In reading all of these essays, I think of my own journey from home. Placed besides these other accounts, my story does not offer the apparent drama. But I have traveled ground my mother never intended. I have slipped through a weave of economic differences, joining other idealistic members of my generation into a willingly downward mobile life. I later decided that being dirt poor was too vulnerable, frustrating and emotionally costly while raising kids. I was then blessed with a fulltime job that was not mind-dulling and meaningless. It gave me a finger-hold in the lowest economic rung of middleclass life. I did hold a mortgage on the house I lived in. We ate well. But my parents were still put off by my life, with its simple country ways. Besides I hadn’t fulfilled the family dream of a college education, that most of my siblings, veterans of a Roman Catholic schooling, had achieved or were poised to achieve. My parents did not finish college themselves but wanted it for their brood. We were raised to move up in the middleclass, not down.
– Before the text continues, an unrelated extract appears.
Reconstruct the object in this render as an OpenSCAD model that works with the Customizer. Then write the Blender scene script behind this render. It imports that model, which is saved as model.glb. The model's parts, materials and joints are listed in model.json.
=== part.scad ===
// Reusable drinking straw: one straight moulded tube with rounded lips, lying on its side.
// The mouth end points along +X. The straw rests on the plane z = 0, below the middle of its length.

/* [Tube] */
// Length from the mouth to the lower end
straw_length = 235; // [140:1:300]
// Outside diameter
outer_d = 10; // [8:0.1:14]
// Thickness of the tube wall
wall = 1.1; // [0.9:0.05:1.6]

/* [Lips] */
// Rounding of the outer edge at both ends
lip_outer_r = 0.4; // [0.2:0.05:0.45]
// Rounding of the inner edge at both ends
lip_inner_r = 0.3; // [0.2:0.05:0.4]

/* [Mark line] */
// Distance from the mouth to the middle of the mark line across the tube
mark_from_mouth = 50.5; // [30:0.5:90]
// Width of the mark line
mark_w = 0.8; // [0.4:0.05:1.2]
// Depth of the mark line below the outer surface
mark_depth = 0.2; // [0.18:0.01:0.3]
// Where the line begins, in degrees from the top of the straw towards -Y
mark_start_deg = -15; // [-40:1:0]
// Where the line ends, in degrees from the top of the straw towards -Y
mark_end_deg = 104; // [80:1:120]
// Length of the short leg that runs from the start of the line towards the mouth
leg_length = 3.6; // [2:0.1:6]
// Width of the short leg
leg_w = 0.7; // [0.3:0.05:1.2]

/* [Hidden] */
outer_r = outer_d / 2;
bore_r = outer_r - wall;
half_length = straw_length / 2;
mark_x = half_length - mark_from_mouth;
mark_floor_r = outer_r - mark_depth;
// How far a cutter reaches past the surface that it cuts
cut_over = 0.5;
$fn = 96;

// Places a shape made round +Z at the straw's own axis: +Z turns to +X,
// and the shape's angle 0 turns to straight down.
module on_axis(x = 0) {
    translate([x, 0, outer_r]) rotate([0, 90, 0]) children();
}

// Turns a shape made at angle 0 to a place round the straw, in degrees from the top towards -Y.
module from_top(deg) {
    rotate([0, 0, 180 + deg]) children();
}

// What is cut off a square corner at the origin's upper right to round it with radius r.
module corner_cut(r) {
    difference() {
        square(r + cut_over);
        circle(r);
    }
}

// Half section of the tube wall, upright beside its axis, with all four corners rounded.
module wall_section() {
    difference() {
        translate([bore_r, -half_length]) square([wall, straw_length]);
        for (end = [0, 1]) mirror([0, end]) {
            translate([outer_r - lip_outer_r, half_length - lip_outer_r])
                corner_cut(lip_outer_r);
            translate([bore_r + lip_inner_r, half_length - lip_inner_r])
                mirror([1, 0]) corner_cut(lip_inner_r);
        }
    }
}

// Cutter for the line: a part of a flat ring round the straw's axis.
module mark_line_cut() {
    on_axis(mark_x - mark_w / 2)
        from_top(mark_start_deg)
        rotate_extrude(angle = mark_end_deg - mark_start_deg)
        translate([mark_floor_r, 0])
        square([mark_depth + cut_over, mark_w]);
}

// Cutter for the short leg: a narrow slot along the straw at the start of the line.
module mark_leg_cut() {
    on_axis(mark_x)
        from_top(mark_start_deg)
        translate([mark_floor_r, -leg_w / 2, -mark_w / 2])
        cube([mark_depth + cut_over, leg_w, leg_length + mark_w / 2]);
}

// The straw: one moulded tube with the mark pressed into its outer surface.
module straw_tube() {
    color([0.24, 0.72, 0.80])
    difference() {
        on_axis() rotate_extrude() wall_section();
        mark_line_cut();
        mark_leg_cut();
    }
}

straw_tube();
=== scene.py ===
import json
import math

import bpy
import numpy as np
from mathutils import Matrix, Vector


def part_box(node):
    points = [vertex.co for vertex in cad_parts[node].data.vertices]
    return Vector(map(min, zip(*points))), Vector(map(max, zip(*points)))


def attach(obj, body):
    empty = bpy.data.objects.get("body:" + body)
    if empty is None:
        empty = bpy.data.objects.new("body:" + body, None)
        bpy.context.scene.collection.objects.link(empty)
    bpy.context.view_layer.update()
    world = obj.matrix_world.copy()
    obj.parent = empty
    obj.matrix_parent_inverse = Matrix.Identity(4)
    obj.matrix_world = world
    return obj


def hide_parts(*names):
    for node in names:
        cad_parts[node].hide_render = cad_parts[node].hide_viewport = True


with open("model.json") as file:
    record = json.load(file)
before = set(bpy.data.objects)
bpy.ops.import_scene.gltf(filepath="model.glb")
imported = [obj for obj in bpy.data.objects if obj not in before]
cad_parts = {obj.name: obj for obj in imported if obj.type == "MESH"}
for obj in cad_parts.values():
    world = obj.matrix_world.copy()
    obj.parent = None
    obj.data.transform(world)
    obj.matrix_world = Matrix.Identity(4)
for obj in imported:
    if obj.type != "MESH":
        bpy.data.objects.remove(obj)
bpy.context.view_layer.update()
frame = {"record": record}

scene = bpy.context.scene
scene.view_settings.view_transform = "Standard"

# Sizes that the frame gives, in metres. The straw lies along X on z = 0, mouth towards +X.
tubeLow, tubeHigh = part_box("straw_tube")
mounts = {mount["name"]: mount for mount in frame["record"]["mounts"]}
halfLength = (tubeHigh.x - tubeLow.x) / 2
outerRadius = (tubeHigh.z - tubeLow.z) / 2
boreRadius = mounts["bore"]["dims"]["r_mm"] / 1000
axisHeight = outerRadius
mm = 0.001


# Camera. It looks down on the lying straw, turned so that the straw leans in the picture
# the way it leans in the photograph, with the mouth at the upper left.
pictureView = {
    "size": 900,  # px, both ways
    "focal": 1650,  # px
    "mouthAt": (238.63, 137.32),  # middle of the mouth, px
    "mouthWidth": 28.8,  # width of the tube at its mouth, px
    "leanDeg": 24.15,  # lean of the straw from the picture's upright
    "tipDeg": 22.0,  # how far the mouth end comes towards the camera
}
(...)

Now, I am finally in college and so are my daughters. Again though, I’m living outside the life my mother had intended. I am a supporting mother, but I have again slipped down the economic pole. I have left my husband. In this new life, I wondered if I dare to put down new roots, my old ones still torn and tender. Then more than a metaphor, strangely, I spent my first couple months in this new town, in this new life, compulsively digging in the dirt. I didn’t see this compulsion coming.

Those summer mornings often replayed this scene: I carefully slip out of my sleeping lover’s embrace and silently don the tattered jeans and old tee shirt. The wooden stairs groan inadvertently under my light barefooted tread. The gardening gloves stuffed in my back pocket leave a telltale trail behind as yesterday’s dried caked mud crumbles off of them. Emerging from the door, I’m blinded briefly by the morning light spilling over Woodford Mountain, east of town.

The rumblings of the beasts of Main Street greet me. After years of living down a peaceful dirt road, I now inhabit Main Street of a town, which by Vermont standards, is not so small. This Main Street is also an important artery across the spine of the Green Mountains. A perpetual caravan of tractor trailers screech, thunder and grumble up to the stoplight just a skip and hop from this big old white house.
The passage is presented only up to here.